| The request |
Set the following entries down again exactly, line by line.

** start of Data provided **

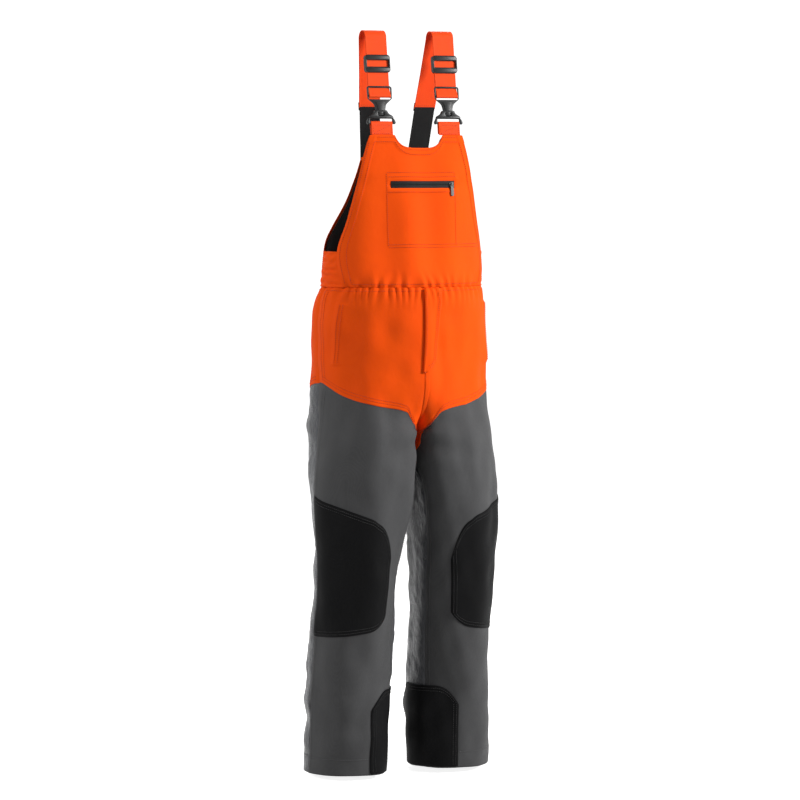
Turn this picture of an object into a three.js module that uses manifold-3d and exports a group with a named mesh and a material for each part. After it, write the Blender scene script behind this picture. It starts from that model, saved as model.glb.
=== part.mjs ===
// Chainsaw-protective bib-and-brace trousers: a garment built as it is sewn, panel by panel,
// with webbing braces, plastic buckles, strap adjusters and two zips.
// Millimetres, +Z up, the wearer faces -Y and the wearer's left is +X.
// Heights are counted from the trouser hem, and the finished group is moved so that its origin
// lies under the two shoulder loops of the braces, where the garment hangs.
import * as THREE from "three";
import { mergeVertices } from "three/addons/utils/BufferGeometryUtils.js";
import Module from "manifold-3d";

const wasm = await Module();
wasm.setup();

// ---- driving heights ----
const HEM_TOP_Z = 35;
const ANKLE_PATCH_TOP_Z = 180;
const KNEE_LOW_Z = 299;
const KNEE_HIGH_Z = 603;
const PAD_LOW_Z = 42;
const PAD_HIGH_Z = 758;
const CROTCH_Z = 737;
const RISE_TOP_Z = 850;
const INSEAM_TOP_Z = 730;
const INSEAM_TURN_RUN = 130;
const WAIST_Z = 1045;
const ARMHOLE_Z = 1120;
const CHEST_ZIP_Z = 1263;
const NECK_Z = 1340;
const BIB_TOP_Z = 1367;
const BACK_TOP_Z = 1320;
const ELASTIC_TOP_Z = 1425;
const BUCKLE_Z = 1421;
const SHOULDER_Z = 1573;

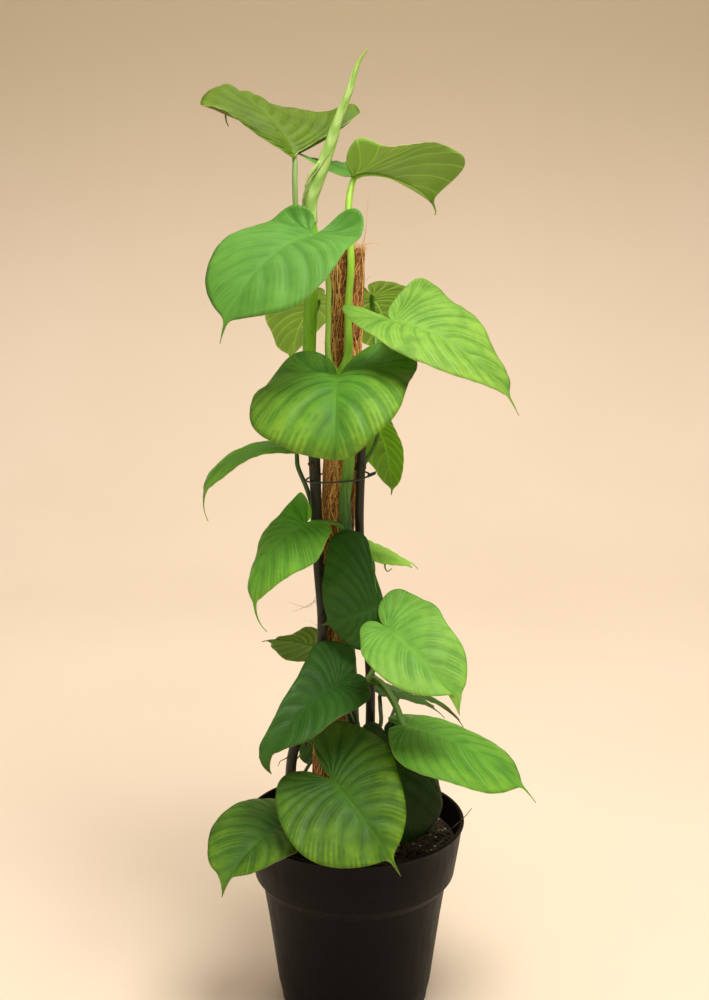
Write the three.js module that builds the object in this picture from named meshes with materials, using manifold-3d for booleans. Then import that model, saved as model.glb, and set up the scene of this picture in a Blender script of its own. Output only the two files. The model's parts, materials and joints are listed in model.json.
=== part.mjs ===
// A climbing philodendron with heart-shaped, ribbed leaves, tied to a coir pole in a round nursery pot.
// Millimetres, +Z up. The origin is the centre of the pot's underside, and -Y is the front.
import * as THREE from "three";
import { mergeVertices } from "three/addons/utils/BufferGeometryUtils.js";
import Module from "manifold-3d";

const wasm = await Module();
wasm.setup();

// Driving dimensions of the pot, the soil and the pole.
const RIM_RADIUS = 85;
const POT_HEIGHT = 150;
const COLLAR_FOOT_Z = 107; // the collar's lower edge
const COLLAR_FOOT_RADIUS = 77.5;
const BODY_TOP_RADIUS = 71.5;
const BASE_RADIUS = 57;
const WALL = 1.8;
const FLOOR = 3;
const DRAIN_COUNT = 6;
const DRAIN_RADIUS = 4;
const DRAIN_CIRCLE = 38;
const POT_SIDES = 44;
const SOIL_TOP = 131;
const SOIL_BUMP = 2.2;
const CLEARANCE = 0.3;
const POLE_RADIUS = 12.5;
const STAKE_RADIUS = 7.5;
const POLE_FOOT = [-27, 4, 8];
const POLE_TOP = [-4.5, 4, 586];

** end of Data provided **

| Worked solution |
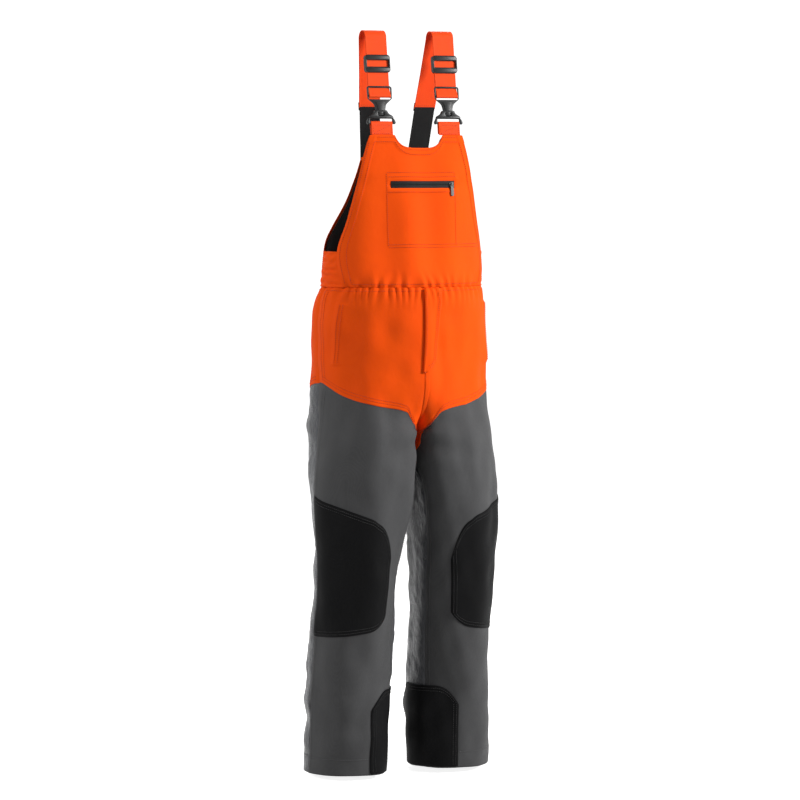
Turn this picture of an object into a three.js module that uses manifold-3d and exports a group with a named mesh and a material for each part. After it, write the Blender scene script behind this picture. It starts from that model, saved as model.glb.
=== part.mjs ===
// Chainsaw-protective bib-and-brace trousers: a garment built as it is sewn, panel by panel,
// with webbing braces, plastic buckles, strap adjusters and two zips.
// Millimetres, +Z up, the wearer faces -Y and the wearer's left is +X.
// Heights are counted from the trouser hem, and the finished group is moved so that its origin
// lies under the two shoulder loops of the braces, where the garment hangs.
import * as THREE from "three";
import { mergeVertices } from "three/addons/utils/BufferGeometryUtils.js";
import Module from "manifold-3d";

const wasm = await Module();
wasm.setup();

// ---- driving heights ----
const HEM_TOP_Z = 35;
const ANKLE_PATCH_TOP_Z = 180;
const KNEE_LOW_Z = 299;
const KNEE_HIGH_Z = 603;
const PAD_LOW_Z = 42;
const PAD_HIGH_Z = 758;
const CROTCH_Z = 737;
const RISE_TOP_Z = 850;
const INSEAM_TOP_Z = 730;
const INSEAM_TURN_RUN = 130;
const WAIST_Z = 1045;
const ARMHOLE_Z = 1120;
const CHEST_ZIP_Z = 1263;
const NECK_Z = 1340;
const BIB_TOP_Z = 1367;
const BACK_TOP_Z = 1320;
const ELASTIC_TOP_Z = 1425;
const BUCKLE_Z = 1421;
const SHOULDER_Z = 1573;

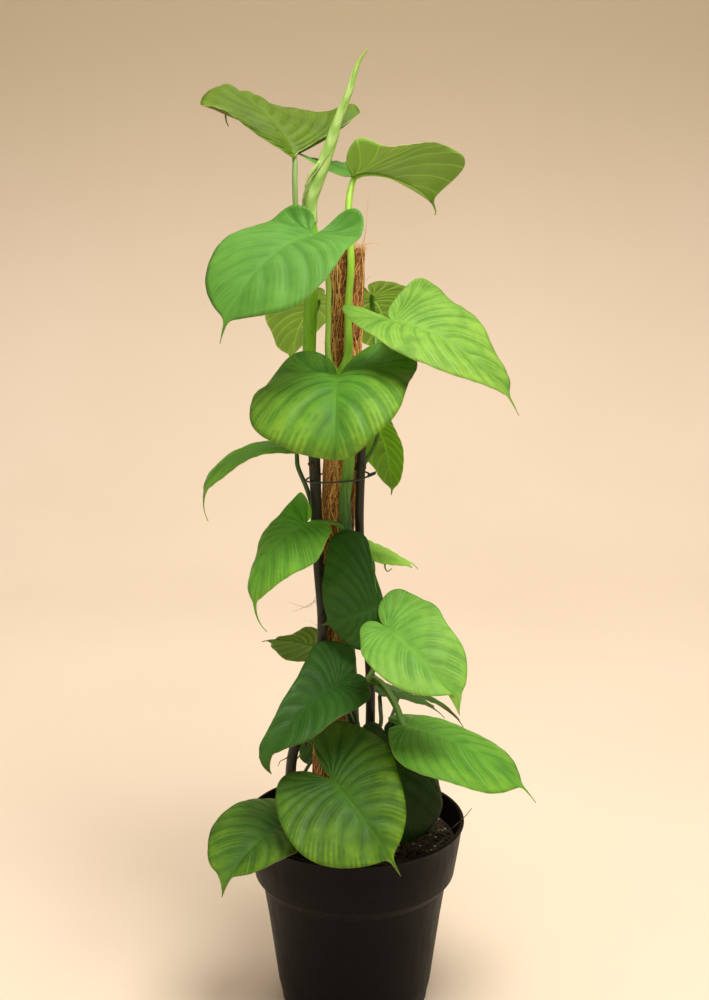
Write the three.js module that builds the object in this picture from named meshes with materials, using manifold-3d for booleans. Then import that model, saved as model.glb, and set up the scene of this picture in a Blender script of its own. Output only the two files. The model's parts, materials and joints are listed in model.json.
=== part.mjs ===
// A climbing philodendron with heart-shaped, ribbed leaves, tied to a coir pole in a round nursery pot.
// Millimetres, +Z up. The origin is the centre of the pot's underside, and -Y is the front.
import * as THREE from "three";
import { mergeVertices } from "three/addons/utils/BufferGeometryUtils.js";
import Module from "manifold-3d";

const wasm = await Module();
wasm.setup();

// Driving dimensions of the pot, the soil and the pole.
const RIM_RADIUS = 85;
const POT_HEIGHT = 150;
const COLLAR_FOOT_Z = 107; // the collar's lower edge
const COLLAR_FOOT_RADIUS = 77.5;
const BODY_TOP_RADIUS = 71.5;
const BASE_RADIUS = 57;
const WALL = 1.8;
const FLOOR = 3;
const DRAIN_COUNT = 6;
const DRAIN_RADIUS = 4;
const DRAIN_CIRCLE = 38;
const POT_SIDES = 44;
const SOIL_TOP = 131;
const SOIL_BUMP = 2.2;
const CLEARANCE = 0.3;
const POLE_RADIUS = 12.5;
const STAKE_RADIUS = 7.5;
const POLE_FOOT = [-27, 4, 8];
const POLE_TOP = [-4.5, 4, 586];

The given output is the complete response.